EtonnementsReligion31 janvier 20220Chronique d’étonnement n°8

Je souhaite partager dans « transhumances » ce qui m’a étonné, dans ma vie personnelle comme dans l’actualité.

 Dans cet article de « transhumances », je m’émerveille des émerveillements d’une petite fille de 14 mois. Je m’étonne d’un projet immobilier destiné à permettre à des catholiques de vivre dans une bulle étanche. Je suis attendri par le passage d’un vélo d’un autre âge.

 Regard d’enfant

 Une fin de matinée froide et brumeuse à Maubuisson. J’emmène ma petite-fille âgée de 14 mois sur la promenade du lac. Elle fait cinq pas lorsqu’en fais un. En réalité, beaucoup plus car ses pas l’emmènent devant et derrière, à gauche et à droite selon ses émerveillements du moment.

 Ses émerveillements. Le clapotis des vagues. Deux merles qui prennent leur envol. Le vent frais dans les narines. Des brindilles sur le sol. Le petit chien que son maître l’invite à caresser. Un trottoir à franchir : 10 centimètres, une montagne. Des passants qui s’extasient devant elle, qui lui parlent, qu’elle interroge longuement du regard. Un chat noir qui sort furtivement d’un jardin.

 Nous avons cheminé pendant près d’une heure dans la froidure. La petite se frotte contre mes jambes. Il est temps de la ramener à la maison, dans les bras. Un moment de grâce.

 

 Sphères

 Le promoteur immobilier Monasphère, une start-up créée en 2021, a lancé le 17 janvier la commercialisation de 17 maisons constituant le Clos Saint-Gabriel à L’Île-Bouchard en Touraine.

 Ce lotissement se situe à un kilomètre de l’église Saint-Gilles, où la Vierge Marie serait apparue à quatre enfants en 1947. Le sanctuaire « marial et angélique » est animé par la Communauté de l’Emmanuel, l’une des principales organisations du « renouveau charismatique » au sein de l’église catholique.

 Le Clos Saint-Gabriel constitue, selon Monasphère, « un véritable hameau de maisons indépendantes à caractère patrimonial et durable, alliant beauté, autonomie et écologie ». En ce sens, il répond à une aspiration exprimée par beaucoup de citadins et exacerbée par la crise du Covid : quitter la ville, s’implanter à la campagne dans un cadre de vie plus humain et convivial.

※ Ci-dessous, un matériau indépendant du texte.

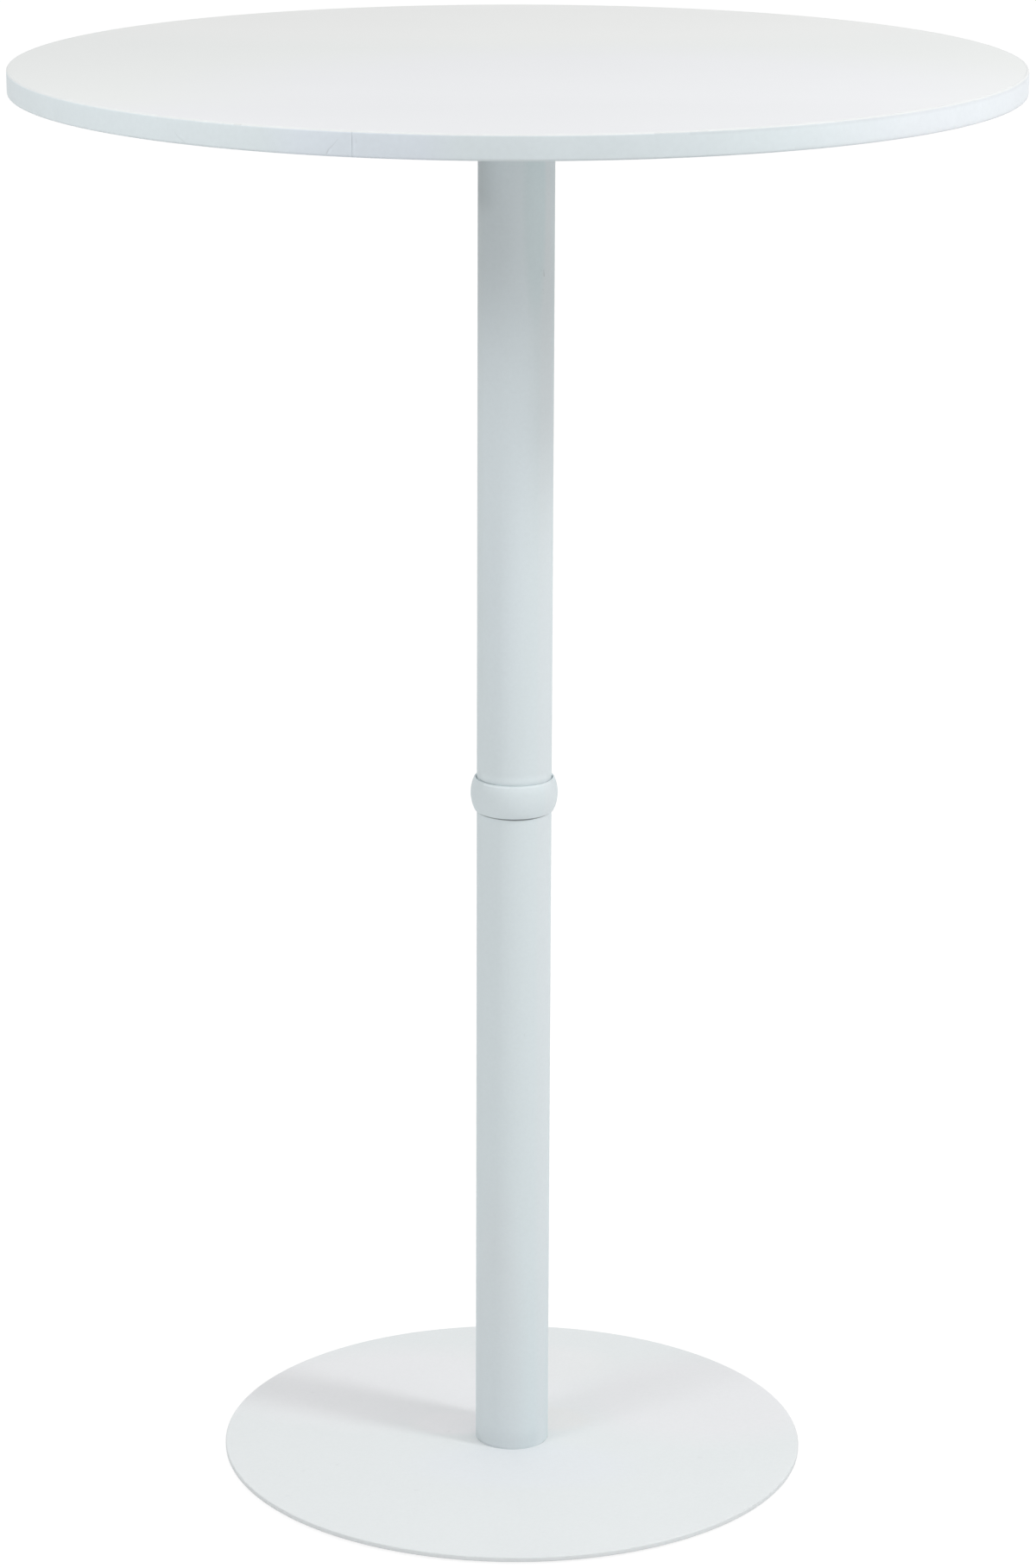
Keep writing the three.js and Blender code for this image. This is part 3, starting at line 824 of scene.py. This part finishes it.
def add_laminate(material):
    rings = revolve(disc_profile(sheet_radius(), *levels_of("tabletop_laminate")), TOP_SEGMENTS)
    add_piece("laminate_top", skin(rings), material, "laminate", "tabletop_laminate")


def add_backing(material):
    bottom, top = levels_of("tabletop_backing")
    sheet = skin(revolve(disc_profile(sheet_radius(), bottom, top), TOP_SEGMENTS))
    drills = [drill(node, bottom - OVERRUN, top + OVERRUN) for node in arm_screws]
    add_piece("backing_sheet", carved(sheet, drills), material, "laminate", "tabletop_backing")


def band_section(radius, bottom, top, inset):
    """The outline of the band's cross-section, drawn in by an inset."""
    inner = radius - BAND_THICKNESS + inset
    low = bottom + inset
    high = top - inset
    turn = BAND_ROUNDING - inset
    bend = radius - inset - turn
    between = (inner + bend) / 2
    return [
        (inner, high),
        (inner, low),
        (between, low),
        *arc((bend, low + turn), turn, -90, 0, BAND_ARC_STEPS),
        *arc((bend, high - turn), turn, 0, 90, BAND_ARC_STEPS),
        (between, high),
    ]


def add_band(material):
    """The edge band, bent round the top from one side of its seam to the other."""
    radius = radius_of("tabletop_edge_band")
    bottom, top = levels_of("tabletop_edge_band")
    half_seam = math.degrees(BAND_SEAM_WIDTH / 2 / radius)
    ease = math.degrees(BAND_END_EASE / radius)
    first = BAND_SEAM_ANGLE + half_seam
    last = BAND_SEAM_ANGLE + 360 - half_seam
    stops = [(first, BAND_END_EASE), (first + ease, 0), (first + 2 * ease, 0)]
    stops += [(first + (last - first) * i / TOP_SEGMENTS, 0) for i in range(1, TOP_SEGMENTS)]
    stops += [(last - 2 * ease, 0), (last - ease, 0), (last, BAND_END_EASE)]
    rings = []
    for azimuth, inset in stops:
        c, s = math.cos(math.radians(azimuth)), math.sin(math.radians(azimuth))
        section = band_section(radius, bottom, top, inset)
        rings.append([(reach * c, reach * s, level) for reach, level in section])
    add_piece("edge_band", skin(rings), material, "band", "tabletop_edge_band")


# The column


def add_tube(name, node, material):
    """A tube with its ends eased, open at both ends."""
    radius = radius_of(node)
    bottom, top = levels_of(node)
    bore = radius - TUBE_WALL
    ease = TUBE_END_EASE
    low = bottom + ease
    high = top - ease
    outside = [(radius, low + (high - low) * i / TUBE_RINGS) for i in range(TUBE_RINGS + 1)]
    profile = [(bore, low), (bore + ease, bottom), (radius - ease, bottom), *outside]
    profile += [(radius - ease, top), (bore + ease, top), (bore, high)]
    add_piece(name, skin(revolve(profile, TUBE_SEGMENTS), closed=True), material, "paint", node)


def collar_lip(centre, barrel, height):
    """The centre of the rounding at an end of the barrel, and the angle where it meets the barrel."""
    rise = height - COLLAR_ROUNDING
    inner = barrel - COLLAR_ROUNDING
    reach = centre + math.sqrt(inner ** 2 - rise ** 2)
    return {"reach": reach, "rise": rise, "sweep": math.degrees(math.asin(rise / inner))}


def add_collar(material):
    """The barrel collar: a bulge with rounded ends, a socket for each tube and the web between them."""
    bottom, top = levels_of("collar")
    radius = radius_of("collar")
    middle = (bottom + top) / 2
    half = (top - bottom) / 2
    barrel = (half ** 2 + COLLAR_BULGE ** 2) / (2 * COLLAR_BULGE)
    socket = radius_of("upper_tube") + COLLAR_GAP
    lower = collar_lip(radius - barrel, barrel, half)
    upper = collar_lip(radius - barrel, barrel, half - COLLAR_TRIM)
    barrel_centre = (radius - barrel, middle)
    lower_centre = (lower["reach"], middle - lower["rise"])
    upper_centre = (upper["reach"], middle + upper["rise"])
    web_bottom = middle - COLLAR_WEB / 2
    web_top = middle + COLLAR_WEB / 2
    profile = [
        (STUD_BORE, web_bottom),
        (socket, web_bottom),
        (socket, bottom + COLLAR_EASE),
        *arc(lower_centre, COLLAR_ROUNDING, -COLLAR_LIP_TURN, -lower["sweep"], COLLAR_LIP_STEPS),
        *arc(barrel_centre, barrel, -lower["sweep"], upper["sweep"], COLLAR_BARREL_STEPS)[1:-1],
        *arc(upper_centre, COLLAR_ROUNDING, upper["sweep"], COLLAR_LIP_TURN, COLLAR_LIP_STEPS),
        (socket, top - COLLAR_TRIM - COLLAR_EASE),
        (socket, web_top),
        (STUD_BORE, web_top),
    ]
    rings = revolve(profile, TUBE_SEGMENTS)
    add_piece("barrel_collar", skin(rings, closed=True), material, "paint", "collar")


# The base


def countersink(face, toward, centre, clearance, length):
    """A countersunk hole, open past its face. Toward is 1 where it runs upwards and -1 downwards."""
    head = SCREW_HEAD_RADIUS + clearance
    shank = SCREW_RADIUS + clearance
    profile = [
        (head, face - toward * OVERRUN),
        (head, face),
        (shank, face + toward * (head - shank)),
        (shank, face + toward * length),
    ]
    return skin(revolve(profile, SCREW_SEGMENTS, centre))


def add_base_plate(material):
    radius = radius_of("base_plate")
    bottom, top = levels_of("base_plate")
    turn = PLATE_ROUNDING
    profile = [
        (radius - turn - EDGE_RING, bottom),
        *arc((radius - turn, bottom + turn), turn, -90, 0, PLATE_ARC_STEPS),
        *arc((radius - turn, top - turn), turn, 0, 90, PLATE_ARC_STEPS),
        (radius - turn - EDGE_RING, top),
    ]
    length = top - bottom + OVERRUN
    holes = [countersink(bottom, 1, centre_of(node), SCREW_GAP, length) for node in base_screws]
    plate = carved(skin(revolve(profile, PLATE_SEGMENTS)), holes)
    add_piece("base_disc", plate, material, "paint", "base_plate")


def hexagon(flats):
    """The reach of a hexagon at an angle, from its width across the flats."""
    sixth = math.pi / 3
    return lambda angle: flats / 2 / math.cos(angle % sixth - sixth / 2)


def cross(reach, half_width):
    """The reach of a cross at an angle, from the length and half width of its arms."""

    def at(angle):
        c, s = abs(math.cos(angle)), abs(math.sin(angle))
        lying = min(reach / max(c, LEAST_DIVISOR), half_width / max(s, LEAST_DIVISOR))
        standing = min(half_width / max(c, LEAST_DIVISOR), reach / max(s, LEAST_DIVISOR))
        return max(lying, standing)

    return at


def add_base_screws(material):
    """Countersunk screws with a hexagon socket, seen from below."""
    for i, node in enumerate(base_screws):
        face, tip = levels_of(node)
        place = centre_of(node)
        cone = SCREW_HEAD_RADIUS - SCREW_RADIUS
        steps = [
            (hexagon(SOCKET_FLATS), face + SOCKET_DEPTH),
            (hexagon(SOCKET_FLATS), face + SCREW_EASE),
            (hexagon(SOCKET_FLATS + 2 * SCREW_EASE), face),
            (SCREW_HEAD_RADIUS - SCREW_EASE, face),
            (SCREW_HEAD_RADIUS, face + SCREW_EASE),
            (SCREW_RADIUS, face + cone + SCREW_EASE),
            (SCREW_RADIUS, tip - SCREW_TIP),
            (SCREW_RADIUS - SCREW_TIP, tip),
        ]
        rings = [ring(reach, level, SCREW_SEGMENTS, place) for reach, level in steps]
        add_piece(f"base_fixing_{i + 1}", skin(rings), material, "zinc", node)


def add_pads(material):
    """Round rubber pads with two grooves underneath."""
    for i, node in enumerate(floor_pads):
        bottom, top = levels_of(node)
        low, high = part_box(node)
        radius = (high.x - low.x) / 2
        roof = bottom + PAD_GROOVE_DEPTH
        profile = []
        for groove in PAD_GROOVE_RADII:
            inner = groove - PAD_GROOVE_WIDTH / 2
            outer = groove + PAD_GROOVE_WIDTH / 2
            profile += [(inner, bottom), (inner + PAD_GROOVE_SLOPE, roof)]
            profile += [(outer - PAD_GROOVE_SLOPE, roof), (outer, bottom)]
        profile += arc((radius - PAD_EASE, bottom + PAD_EASE), PAD_EASE, -90, 0, PAD_ARC_STEPS)
        profile += [(radius, top)]
        rings = revolve(profile, PAD_SEGMENTS, centre_of(node))
        add_piece(f"rubber_foot_{i + 1}", skin(rings), material, "rubber", node)


# The support under the top


def support_outline(inset):
    """Outline of the four-arm support, drawn in by an inset: tapered arms with round tips and corners."""
    slope = math.atan2((ARM_ROOT_WIDTH - ARM_TIP_WIDTH) / 2, ARM_LENGTH)
    side = ARM_ROOT_WIDTH / 2 * math.cos(slope)
    tip_x = ARM_LENGTH - ARM_TIP_RADIUS
    tip_y = (side - ARM_TIP_RADIUS - math.sin(slope) * tip_x) / math.cos(slope)
    corner = (side + ARM_CORNER_RADIUS) / (math.sin(slope) + math.cos(slope))
    tilt = math.degrees(slope)
    quarter_outline = [
        *arc((tip_x, -tip_y), ARM_TIP_RADIUS - inset, tilt - 90, 0, SUPPORT_TIP_STEPS),
        *arc((tip_x, tip_y), ARM_TIP_RADIUS - inset, 0, 90 - tilt, SUPPORT_TIP_STEPS),
        *arc((corner, corner), ARM_CORNER_RADIUS + inset, 270 - tilt, 180 + tilt, SUPPORT_CORNER_STEPS),
    ]
    outline = []
    for arm in range(ARM_COUNT):
        turn = ARM_TURN + arm * 2 * math.pi / ARM_COUNT
        c, s = math.cos(turn), math.sin(turn)
        outline += [(x * c - y * s, x * s + y * c) for x, y in quarter_outline]
    return outline


def layer(inset, level):
    return [(x, y, level) for x, y in support_outline(inset)]


def folded_wall(inset, radius, foot, crown):
    """The layers of a wall round the support that rises from its foot and folds in at its crown."""
    layers = [layer(inset, foot)]
    for i in range(FOLD_STEPS + 1):
        angle = math.pi / 2 * i / FOLD_STEPS
        drawn_in = radius * (1 - math.cos(angle))
        below = radius * (1 - math.sin(angle))
        layers.append(layer(inset + drawn_in, crown - below))
    return layers


def add_support(material):
    """The pressed support: a shallow channel whose folded edge gets lower towards the tips."""
    bottom, top = levels_of("top_support")
    deep = bottom - 2 * OVERRUN
    outside = folded_wall(0, FOLD_RADIUS, deep + OVERRUN, top)
    inside = folded_wall(SHEET_THICKNESS, INNER_FOLD_RADIUS, deep, top - SHEET_THICKNESS)
    reach = ARM_LENGTH + OVERRUN
    taper = [
        (reach, deep - OVERRUN),
        (reach, top - TIP_DEPTH),
        (ARM_LENGTH, top - TIP_DEPTH),
        (HUB_RADIUS, top - HUB_DEPTH),
    ]
    length = SHEET_THICKNESS + OVERRUN
    cutters = [skin(inside), skin(revolve(taper, PLATE_SEGMENTS))]
    cutters += [countersink(top, -1, centre_of(node), SCREW_GAP, length) for node in support_screws]
    cutters += [drill(node, top - HUB_DEPTH, top + OVERRUN) for node in arm_screws]
    add_piece("support_pressing", carved(skin(outside), cutters), material, "paint", "top_support")


def add_arm_screws(material):
    """Pan-head wood screws with a cross recess, their points in the board."""
    for i, node in enumerate(arm_screws):
        low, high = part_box(node)
        place = centre_of(node)
        face = low.z
        seat = face + PAN_HEAD_HEIGHT
        head = (high.x - low.x) / 2
        bottom = cross(CROSS_REACH * CROSS_BOTTOM_SHARE, CROSS_HALF_WIDTH * CROSS_BOTTOM_SHARE)
        dome = []
        for step in range(HEAD_STEPS + 1):
            angle = math.pi / 2 * step / HEAD_STEPS
            reach = PAN_HEAD_FLAT + (head - PAN_HEAD_FLAT) * math.sin(angle)
            dome.append((reach, seat - PAN_HEAD_HEIGHT * math.cos(angle)))
        steps = [
            (bottom, face + CROSS_DEPTH),
            (cross(CROSS_REACH, CROSS_HALF_WIDTH), face),
            *dome,
            (WOOD_SCREW_RADIUS, seat),
            (WOOD_SCREW_RADIUS, high.z - WOOD_SCREW_TIP),
            (WOOD_SCREW_POINT_RADIUS, high.z),
        ]
        rings = [ring(reach, level, SCREW_SEGMENTS, place) for reach, level in steps]
        add_piece(f"arm_screw_{i + 1}", skin(rings), material, "zinc", node)


def finish_carried_nodes(materials):
    """Gives each CAD node that stays the material of its kind."""
    joining = ["lower_join_disc", "lower_join_nut", "upper_join_disc", "upper_join_nut"]
    carried = {
        "board": ["tabletop_core"],
        "steel": ["foot_disc", *joining, "head_disc"],
        "zinc": ["join_stud", *support_screws],
    }
    for name, nodes in carried.items():
        for node in nodes:
            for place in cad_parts[node].material_slots:
                place.material = materials[name]


bpy.context.scene.view_settings.view_transform = "Standard"

add_camera()
for name, box in SOFT_BOXES.items():
    add_soft_box(name, box)
add_sky()
add_floor()

materials = {"board": board_material(), "steel": steel_material(), "zinc": zinc_material()}
tube_radius = radius_of("upper_tube")
paint = paint_material("paint")
add_laminate(laminate_material("laminate", LAMINATE_COLOUR, TOP_PAINTED_LIGHT))
add_backing(laminate_material("backing", BACKING_COLOUR))
add_band(band_material())
add_support(paint)
add_arm_screws(materials["zinc"])
upper_paint = paint_material("upper_paint", PAINT_COLOUR, UPPER_MARKS_AND_PAINTED_LIGHT, UPPER_PAINTED_LIGHT, tube_radius)
lower_paint = paint_material("lower_paint", PAINT_COLOUR, LOWER_MARKS_AND_PAINTED_SHADE, LOWER_PAINTED_LIGHT, tube_radius)
add_tube("upper_column", "upper_tube", upper_paint)
add_tube("lower_column", "lower_tube", lower_paint)
add_collar(paint_material("collar_paint", PAINT_COLOUR, COLLAR_PAINTED_HIGHLIGHTS, COLUMN_PAINTED_LIGHT, radius_of("collar")))
# The base plate's coat is a lit copy of the column's paint
add_base_plate(paint_material("plate_lit_paint", PLATE_LIT_PAINT_COLOUR, PLATE_SPECKS_AND_PAINTED_LIGHT, PLATE_PAINTED_LIGHT))
add_base_screws(materials["zinc"])
add_pads(rubber_material())
finish_carried_nodes(materials)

Ce qui, en revanche, étonne, est le projet global bien résumé par le mot « monasphère » : créer des « sphères » de vie chrétienne à proximité de hauts lieux spirituels (monastères, lieux de pèlerinage…), présentant un juste équilibre entre quiétude familiale et voisinage fraternel. Dans La Croix, Damien Thomas, cofondateur de Monasphère, indique que le projet s’inscrit dans le cadre d’une « mutation progressive du modèle de la paroisse – parfois un peu perçue comme une ”distributrice de sacrements” – vers des oasis chrétiennes en France… »

Certains catholiques ne supportent plus leur nouvelle condition de minorité, bien décrite par Guillaume Cuchet dans « le catholicisme a-t-il encore de l’avenir en France ? » Faute de pouvoir revenir à une religion d’État, ils souhaitent vivre entre chrétiens, dans une oasis où l’on se retrouvera le dimanche à la messe et où les enfants fréquenteront le catéchisme. Il y a là une parenté troublante avec des salafistes qui, mal à l’aise avec le pluralisme des idées et des croyances, émigrent pour vivre dans des pays où l’islam est religion d’État, y compris, pour leur malheur, dans des zones de guerre.

L’information sur Monasphère m’est parvenue par une lettre ouverte de Chrétiens pour une Église dégagée de l’école confessionnelle, CEDEC.

 

Vélo vintage

 Dans une rue de Bordeaux, passe une bicyclette. Assise sur une plateforme au-dessus de la roue avant, une fillette d’une dizaine d’années appuie sa nuque sur le guidon, que ses longs cheveux châtains cachent en partie. Elle parle avec le cycliste, probablement son père, probablement sur le chemin de l’école. Le vélo a des décennies de bons et loyaux services. Il couine, crisse, grince. Voyage dans le temps, un demi-siècle parcouru l’espace d’un instant.